Give every line below again, exactly.
>> START Data shown
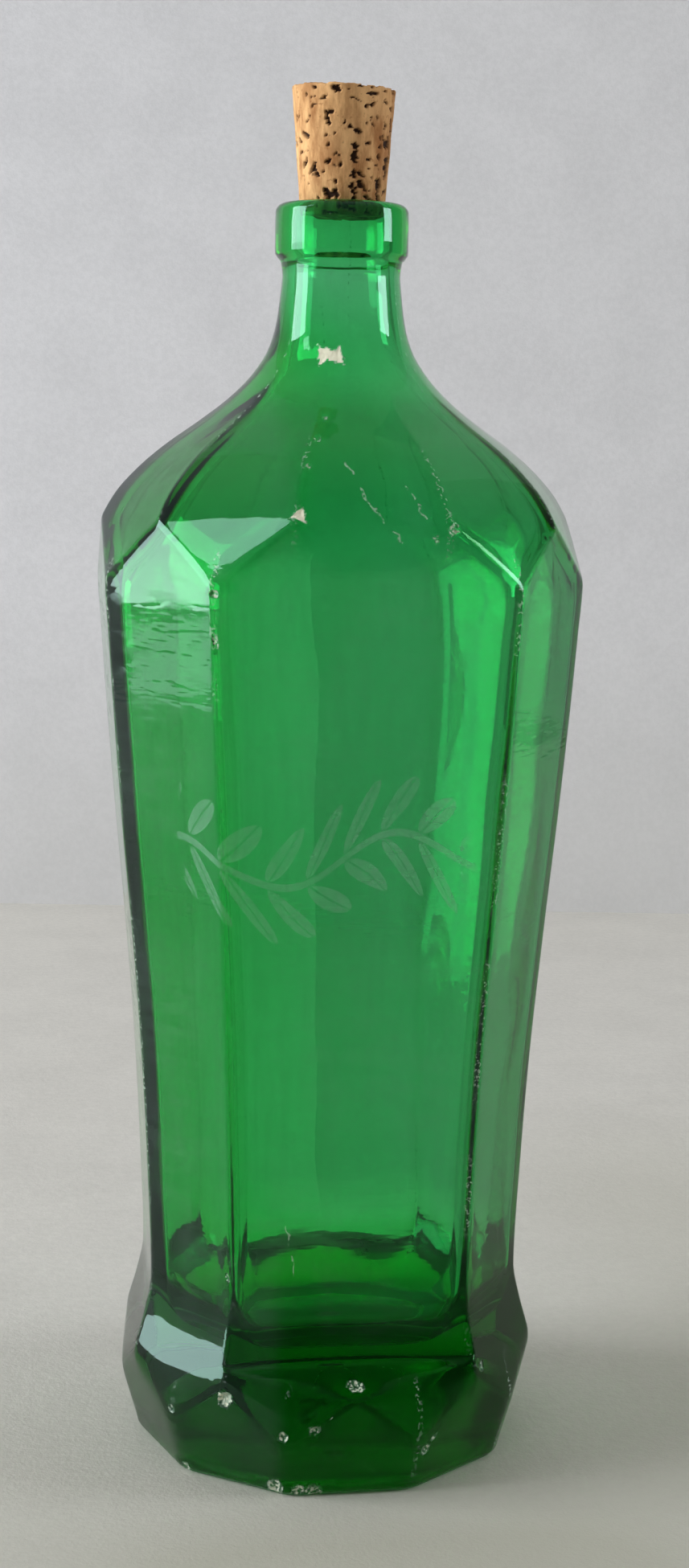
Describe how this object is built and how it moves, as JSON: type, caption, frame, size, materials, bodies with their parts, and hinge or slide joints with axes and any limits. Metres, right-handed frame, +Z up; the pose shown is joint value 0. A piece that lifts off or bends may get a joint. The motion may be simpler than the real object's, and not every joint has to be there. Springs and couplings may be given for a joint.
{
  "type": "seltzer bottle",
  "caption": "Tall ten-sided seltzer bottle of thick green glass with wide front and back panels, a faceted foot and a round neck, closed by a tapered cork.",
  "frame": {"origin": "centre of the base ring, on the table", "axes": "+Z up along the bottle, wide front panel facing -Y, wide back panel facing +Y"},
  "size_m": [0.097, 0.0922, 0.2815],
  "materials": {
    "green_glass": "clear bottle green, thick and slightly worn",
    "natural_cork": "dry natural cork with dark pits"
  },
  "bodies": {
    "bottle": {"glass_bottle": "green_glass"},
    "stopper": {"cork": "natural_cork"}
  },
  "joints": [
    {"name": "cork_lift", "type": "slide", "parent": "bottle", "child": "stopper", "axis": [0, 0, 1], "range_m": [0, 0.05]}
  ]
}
>> END Data shown
### Solution
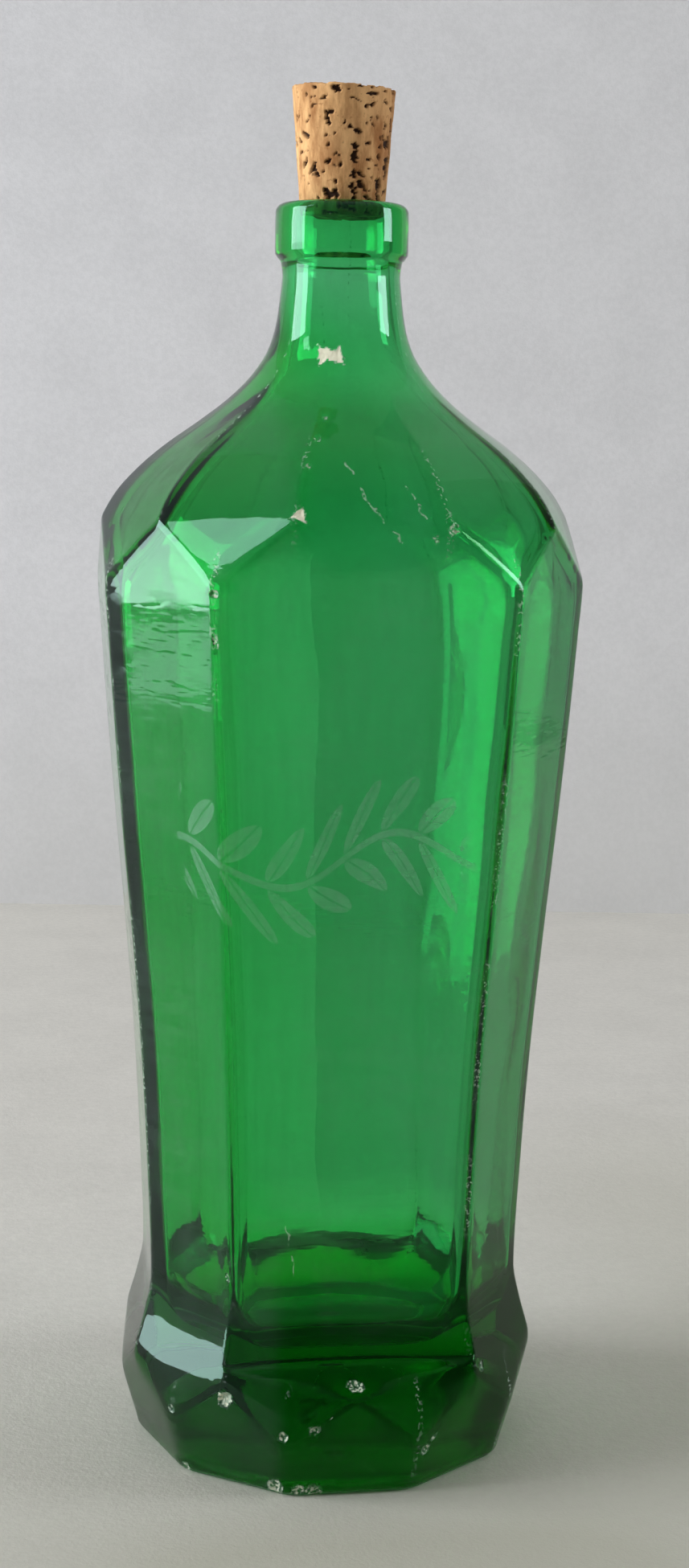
Describe how this object is built and how it moves, as JSON: type, caption, frame, size, materials, bodies with their parts, and hinge or slide joints with axes and any limits. Metres, right-handed frame, +Z up; the pose shown is joint value 0. A piece that lifts off or bends may get a joint. The motion may be simpler than the real object's, and not every joint has to be there. Springs and couplings may be given for a joint.
{
  "type": "seltzer bottle",
  "caption": "Tall ten-sided seltzer bottle of thick green glass with wide front and back panels, a faceted foot and a round neck, closed by a tapered cork.",
  "frame": {"origin": "centre of the base ring, on the table", "axes": "+Z up along the bottle, wide front panel facing -Y, wide back panel facing +Y"},
  "size_m": [0.097, 0.0922, 0.2815],
  "materials": {
    "green_glass": "clear bottle green, thick and slightly worn",
    "natural_cork": "dry natural cork with dark pits"
  },
  "bodies": {
    "bottle": {"glass_bottle": "green_glass"},
    "stopper": {"cork": "natural_cork"}
  },
  "joints": [
    {"name": "cork_lift", "type": "slide", "parent": "bottle", "child": "stopper", "axis": [0, 0, 1], "range_m": [0, 0.05]}
  ]
}